The U.S. and Australian governments have also downplayed the deployment of U.S. Marines to Darwin last month. Australian Maj. Gen. Michael Krause is in charge of implementing cooperation with U.S. forces. He points out that unlike Japan or South Korea, Australia has not one U.S. military base on its soil.

"There will be no permanent U.S. bases here — unilateral, that are not under Australian control," he asserts. "What we have in Darwin is an Australian base which has Marines on it."

The U.S. recently agreed with Japan to relocate Marines from Okinawa to Darwin, where, Krause says, they will have much more room to train.

"There are increasing pressures on the U.S. in Okinawa and in Guam on training ranges," he says. "We have a training range in northern Australia the size of Belgium. We're happy to share."

He also insists that Australia intends to maintain good relations with both its biggest trading partner, China, and its main military ally, the US. Some Australians wonder whether the presence of U.S. troops in their country could complicate their relations with China.

"From our point of view, one of the underlying assumptions is that you can have more than one friend," he says. "And they can be quite different friends, so you don't have to choose. And we aren't choosing."

Most governments in Asia and the Pacific say that they don't have to choose between the U.S. and China.

But, argues Hugh White, a professor of strategic studies at the Australian National University, "when they say that, what they mean is, 'We don't want to choose.' We in Australia don't get to choose whether we choose. If either the United States or China says we have to choose, then we have to choose."

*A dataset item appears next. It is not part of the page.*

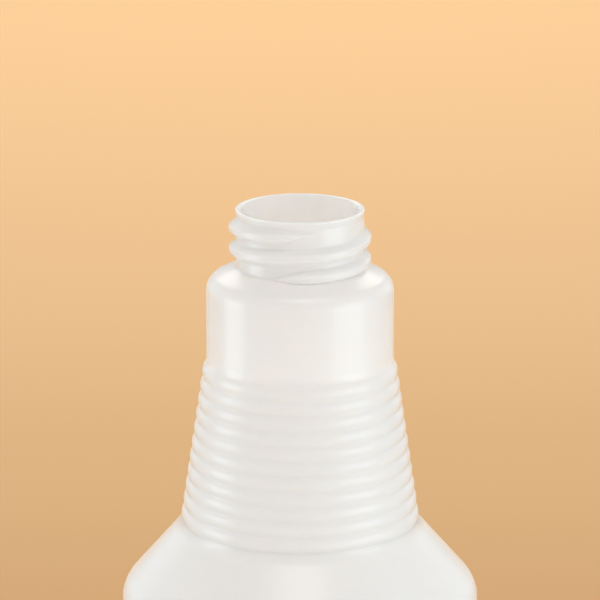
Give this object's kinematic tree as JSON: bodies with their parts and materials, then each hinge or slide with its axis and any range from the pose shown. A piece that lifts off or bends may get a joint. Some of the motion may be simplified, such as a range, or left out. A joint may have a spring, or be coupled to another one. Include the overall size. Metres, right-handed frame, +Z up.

White argues that by seeking to ramp up military cooperation, the U.S. is trying to make Australia choose –- to support the U.S. efforts to maintain military primacy in the western Pacific and strategic hedging against China. That may not be a wise choice for Australia, White says, but it may prove hard to resist.

"The domination of the western Pacific by a globally paramount Anglo-Saxon power has always been regarded by us as the necessary and sufficient condition for our security," he says. "So for us to go to the United States and say: 'Please now, don't dominate Asia, but share power.' That's a very hard thing for Australians to say."
In a speech to Australia's Parliament last November, President Obama pledged to "preserve our unique ability to project power."

White and other experts say that China's growing military might is already beginning to limit U.S. ability to project power into waters near the Chinese mainland. White believes that eventually, the two sides will have to adopt a posture of mutual deterrence and admit that neither side can dominate the region.

Another critic is former Prime Minister Malcolm Fraser. He argues that U.S. and Australian claims that their actions aren't aimed at China don't match with the facts. He calls on Canberra to engage in more robust and independent diplomacy.

"Instead of giving the appearance of unquestioning support for any American military venture," Fraser says, "we should be advising the United States, you know, you don't need more military forces. Back off. We've got to find a different way to solve these problems."

Fraser concedes that his views have come a long way since 1966, when as minister for the Army, he presided over the conscription of soldiers to fight in Vietnam.

But Fraser points to another chapter in Australia's history as a lesson: Japan's conquest of British colonial outposts, including Singapore and Malaya in World War II. With their far-flung empire crumbling, the British were in no position to provide the security on which Australians had come to rely.